Task requirements
Scan the lines below for the string "materials" and copy every one that has it.

_ _ _ _

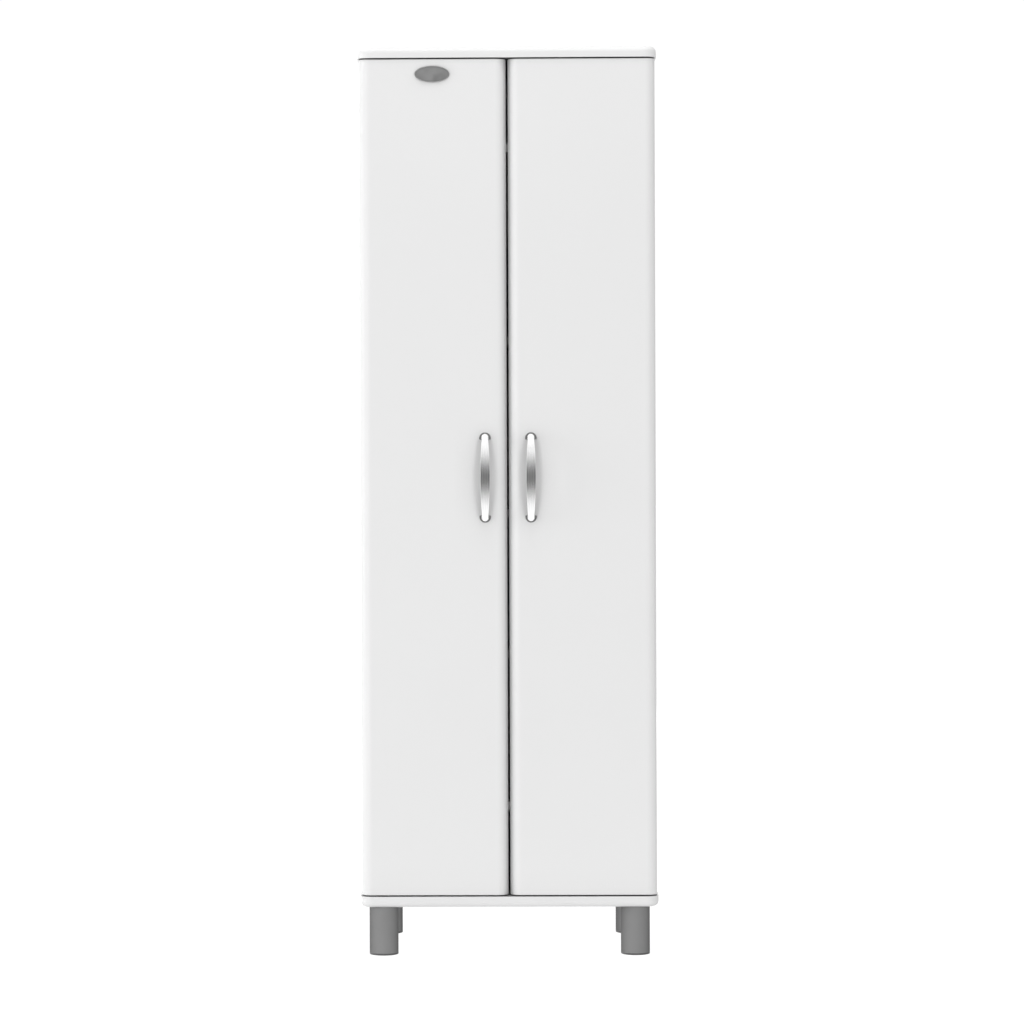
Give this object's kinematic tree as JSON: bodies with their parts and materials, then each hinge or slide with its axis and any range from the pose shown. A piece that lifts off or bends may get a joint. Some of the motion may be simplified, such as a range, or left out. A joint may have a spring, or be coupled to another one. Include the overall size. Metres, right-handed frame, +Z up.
{
  "type": "pantry cabinet",
  "caption": "Tall narrow white cabinet with two full-height doors on concealed hinges, bow handles, inside shelves and round legs.",
  "frame": {"origin": "on the floor, under the middle of the whole cabinet with its handles", "axes": "+Z up, doors face -Y, +X to the right when facing the doors"},
  "size_m": [0.606, 0.4365, 1.844],
  "materials": {
    "white_board": "white laminate, satin",
    "shelf_board": "white laminate, matt",
    "back_board": "white lacquered hardboard",
    "white_plastic": "matt",
    "zinc": "die-cast, dull",
    "steel": "zinc plated",
    "beech": "raw beech",
    "leg_grey": "satin grey",
    "black_plastic": "matt dark grey",
    "handle_metal": "satin chrome",
    "hinge_nickel": "nickel plated",
    "clear_rubber": "soft",
    "badge_metal": "satin"
  },
  "bodies": {
    "carcass": {"adjustable_shelf_lower": "shelf_board", "adjustable_shelf_middle": "shelf_board", "adjustable_shelf_upper": "shelf_board", "back_joint_strip": "white_plastic", "back_nails": "steel", "back_panel_lower": "back_board", "back_panel_upper": "back_board", "bottom_panel": "white_board", "cam_bolts": "steel", "cam_locks": "zinc", "fixed_shelf_lower": "shelf_board", "fixed_shelf_upper": "shelf_board", "foot_cap_front_left": "black_plastic", "foot_cap_front_right": "black_plastic", "foot_cap_rear_left": "black_plastic", "foot_cap_rear_right": "black_plastic", "hinge_arms_left": "hinge_nickel", "hinge_arms_right": "hinge_nickel", "hinge_plate_screws_left": "steel", "hinge_plate_screws_right": "steel", "hinge_plates_left": "hinge_nickel", "hinge_plates_right": "hinge_nickel", "leg_front_left": "leg_grey", "leg_front_right": "leg_grey", "leg_plate_front_left": "black_plastic", "leg_plate_front_right": "black_plastic", "leg_plate_rear_left": "black_plastic", "leg_plate_rear_right": "black_plastic", "leg_rear_left": "leg_grey", "leg_rear_right": "leg_grey", "leg_screws": "steel", "shelf_pins": "steel", "side_panel_left": "white_board", "side_panel_right": "white_board", "top_panel": "white_board", "wall_bracket_screws": "steel", "wall_brackets": "steel", "wood_dowels": "beech"},
    "door_left": {"door_left": "white_board", "handle_left": "handle_metal", "handle_feet_left": "handle_metal", "handle_screws_left": "steel", "bumpers_left": "clear_rubber", "hinge_cups_left": "hinge_nickel", "hinge_cup_screws_left": "steel", "badge": "badge_metal"},
    "outer_links_left": {"hinge_links_outer_left": "hinge_nickel"},
    "inner_links_left": {"hinge_links_inner_left": "hinge_nickel"},
    "door_right": {"door_right": "white_board", "handle_right": "handle_metal", "handle_feet_right": "handle_metal", "handle_screws_right": "steel", "bumpers_right": "clear_rubber", "hinge_cups_right": "hinge_nickel", "hinge_cup_screws_right": "steel"},
    "outer_links_right": {"hinge_links_outer_right": "hinge_nickel"},
    "inner_links_right": {"hinge_links_inner_right": "hinge_nickel"}
  },
  "joints": [
    {"name": "outer_links_left_swing", "type": "hinge", "parent": "carcass", "child": "outer_links_left", "pos_m": [-0.27399, -0.17208, 0.972], "axis": [0, 0, 1], "range_deg": [0, 38]},
    {"name": "inner_links_left_swing", "type": "hinge", "parent": "carcass", "child": "inner_links_left", "pos_m": [-0.26477, -0.17425, 0.972], "axis": [0, 0, 1], "range_deg": [0, 35.3]},
    {"name": "door_left_swing", "type": "hinge", "parent": "outer_links_left", "child": "door_left", "pos_m": [-0.29009, -0.17027, 0.972], "axis": [0, 0, -1], "range_deg": [0, 132.9]},
    {"name": "outer_links_right_swing", "type": "hinge", "parent": "carcass", "child": "outer_links_right", "pos_m": [0.27399, -0.17208, 0.972], "axis": [0, 0, -1], "range_deg": [0, 38]},
    {"name": "inner_links_right_swing", "type": "hinge", "parent": "carcass", "child": "inner_links_right", "pos_m": [0.26477, -0.17425, 0.972], "axis": [0, 0, -1], "range_deg": [0, 35.3]},
    {"name": "door_right_swing", "type": "hinge", "parent": "outer_links_right", "child": "door_right", "pos_m": [0.29009, -0.17027, 0.972], "axis": [0, 0, 1], "range_deg": [0, 132.9]}
  ],
  "couplings": [
    {"joint": "outer_links_left_swing", "follows": "door_left_swing", "ratio": 0.28518},
    {"joint": "inner_links_left_swing", "follows": "door_left_swing", "ratio": 0.26486},
    {"joint": "outer_links_right_swing", "follows": "door_right_swing", "ratio": 0.28518},
    {"joint": "inner_links_right_swing", "follows": "door_right_swing", "ratio": 0.26486}
  ]
}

_ _ _ _

Response to this task
Give this object's kinematic tree as JSON: bodies with their parts and materials, then each hinge or slide with its axis and any range from the pose shown. A piece that lifts off or bends may get a joint. Some of the motion may be simplified, such as a range, or left out. A joint may have a spring, or be coupled to another one. Include the overall size. Metres, right-handed frame, +Z up.
  "materials": {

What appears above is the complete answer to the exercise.